The Duchess did express her feelings on courtship after watching The Fiddler on the Roof: "Do you want Papa to pick your husband for you?" "NO!" So that's settled.
I THINK I agree with you. I probably do about 99.9%. Quite possibly 100. Although I don't equate this problem of not being able to "strike out on one's own" and create a new family unit to the issue of too much parental control in courtship. I find the problem to be based on a bad relationship with the parent and child from birth to the present day. I think it's more of a parenting problem in general that disables the adult "children" to proceed with life during and post-marriage. So I might quibble with the timeline, but I do agree with the attitude which makes maturing as an adult in a marriage difficult, as you present it here.

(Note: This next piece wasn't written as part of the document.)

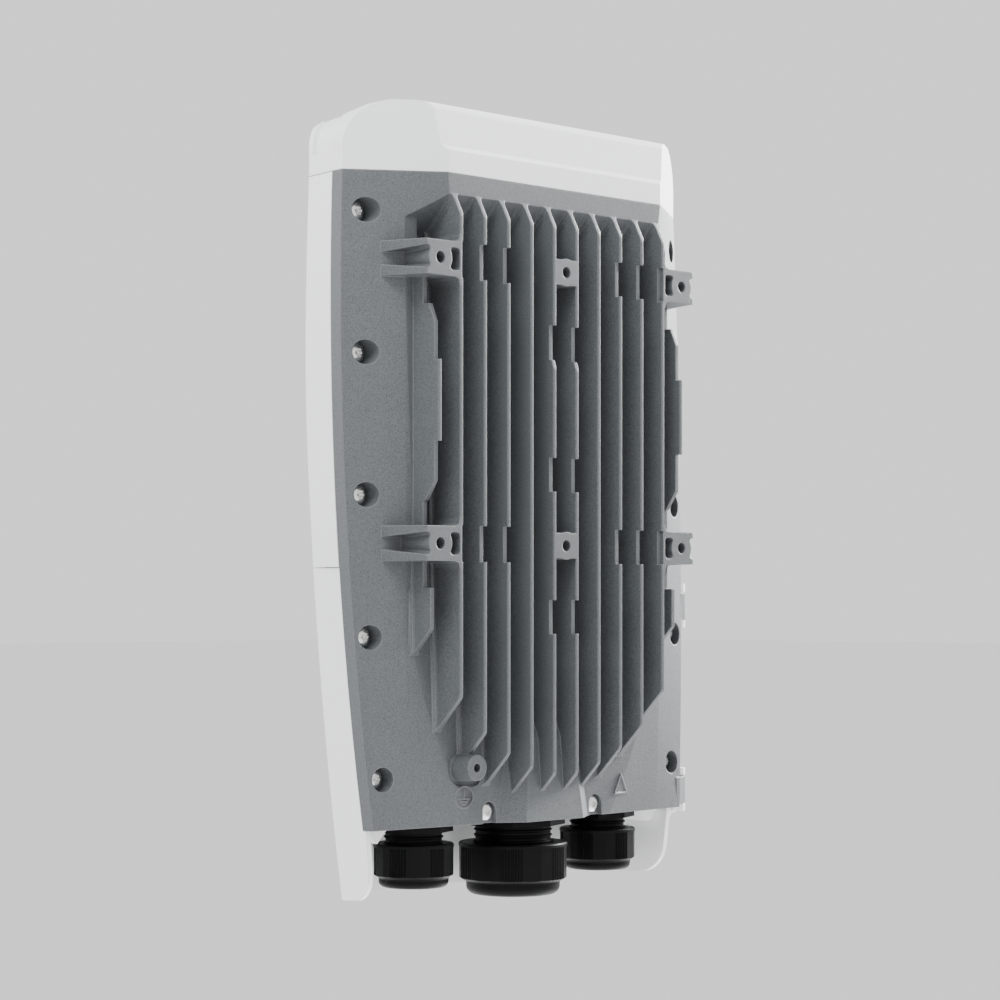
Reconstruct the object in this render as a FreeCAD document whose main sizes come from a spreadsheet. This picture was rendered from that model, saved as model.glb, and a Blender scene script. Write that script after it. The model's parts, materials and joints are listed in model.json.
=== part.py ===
import FreeCAD, Part
import math
import os
import re
from types import SimpleNamespace
from FreeCAD import Placement, Rotation, Vector

# Wall-mounted string inverter. Origin: centre of the rectangle of four wall-bracket lugs, in the plane of the
# fin tips. +Y points at the wall, -Y at the user, +Z up. All sizes in millimetres.

SIZES = {
    # casting, seen from behind
    "lug_column": 82.7, "lug_row": 65.0, "lug_hole": 5.5, "lug_height": 16.0, "lug_boss": 14.4,
    "lug_web": 6.1, "lug_depth": 14.0,
    "fin_pitch": 15.37, "fin_tip": 2.0, "fin_root": 2.9, "fin_foot": 24.0, "fin_fillet": 2.0,
    "notch_depth": 3.0, "notch_height": 16.6,
    "casting_top": 105.25, "casting_bottom": 196.0, "shoulder_half": 72.8, "shoulder_depth": 5.4,
    "rim_half": 115.6, "rim_curve": 0.000246, "widest_height": 10.0, "rim_depth": 30.4, "rim_lean": 0.03082,
    "rim_bow": 0.0000871, "strip_depth": 7.7, "strip_draft": 0.8, "front_draft": 4.2, "front_depth": 60.7,
    "front_lean": 0.0395, "floor_depth": 22.3, "floor_lean": 0.0243, "ledge_depth": 17.0, "ledge_half": 89.3,
    "field_half": 81.7, "end_wall_height": 101.4, "lip_inset": 4.6, "lip_depth": 6.0, "tray_inset": 15.0,
    "tray_front": 55.0, "tray_wall": 3.0, "cavity_back": 26.0, "cavity_top": 101.0, "cavity_bottom": 192.5,
    # screws
    "flank_hole": 11.4, "flank_head": 8.6, "flank_head_height": 3.1, "flank_shank": 3.4, "flank_step": 65.0,
    "flank_top": 87.1, "small_head": 8.2, "small_column": 36.4, "small_row": 190.6,
    "earth_column": 53.8, "earth_row": 168.7, "earth_boss": 12.0, "earth_hole": 4.3,
    # plastic covers
    "cover_wall": 2.0, "cover_gap": 0.3, "bevel_run": 15.0, "bevel_depth": 66.0, "crown_depth": 71.0,
    "parting": 76.0, "skirt_bottom": 230.0, "skirt_back": 26.4, "skirt_round": 14.0,
    "hood_top": 138.0, "hood_step": 117.5, "hood_round": 22.0, "hood_pocket": 1.2,
    # door hinge and latch
    "hinge_x": 115.3, "hinge_y": 31.0, "knuckle": 7.0, "pin": 3.0, "pin_bore": 3.1,
    "latch_x": 60.0, "latch_z": 150.0, "knob": 18.0, "latch_shaft": 6.0, "latch_bore": 6.4,
    # lid and seals
    "gasket": 0.8, "lid_plate": 2.5, "pan_rise": 5.0, "lid_head": 4.0, "lid_head_height": 1.2,
    # cable glands
    "flange": 2.4, "vent_column": 35.2, "vent_depth": 45.0, "thread_pitch": 2.7,
    "centre_depth": 36.1, "centre_entry": 32.0, "centre_thread": 38.0, "centre_nut": 52.8,
    "centre_bore": 24.0, "side_column": 63.1, "side_depth": 39.1, "side_entry": 25.0, "side_thread": 28.0,
    "side_nut": 38.0, "side_bore": 15.0,
    # electronics
    "board_half": 84.0, "board_top": 94.0, "board_bottom": 150.0, "board_back": 34.0, "board_thickness": 1.6,
}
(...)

Carrie--I think why I say it that way is that in my case my parents really did well at having a good relationship with their descendants as adults. And then courtship was--not so helpful. So I think it's a case where courtship can muck up something that was actually going just fine. Of course it's much, much worse when there's an unhealthy desire to control adult children in the first place.
I have to agree with The Queen here, because otherwise good parents have been negatively influenced by the courtship model and its cousin, the model of "authority", which is commonly taught along with courtship. Neither is compatible with the idea that children become adults - particularly as applied to female children. Implicit is the idea that God directs the lives of adults through their parents. If an otherwise loving and good-intentioned parent buys that philosophy, it leads naturally to conflicts of the sort the Queen has described. That is why I think it is more helpful to fight the bad philosophy rather than just blame "bad parents". Many who genuinely thought that they had found a "better way" have shipwrecked otherwise good relationships with their children through these teachings.
Thanks for writing these. I've liked your blog for several years now, and I like it even more for this.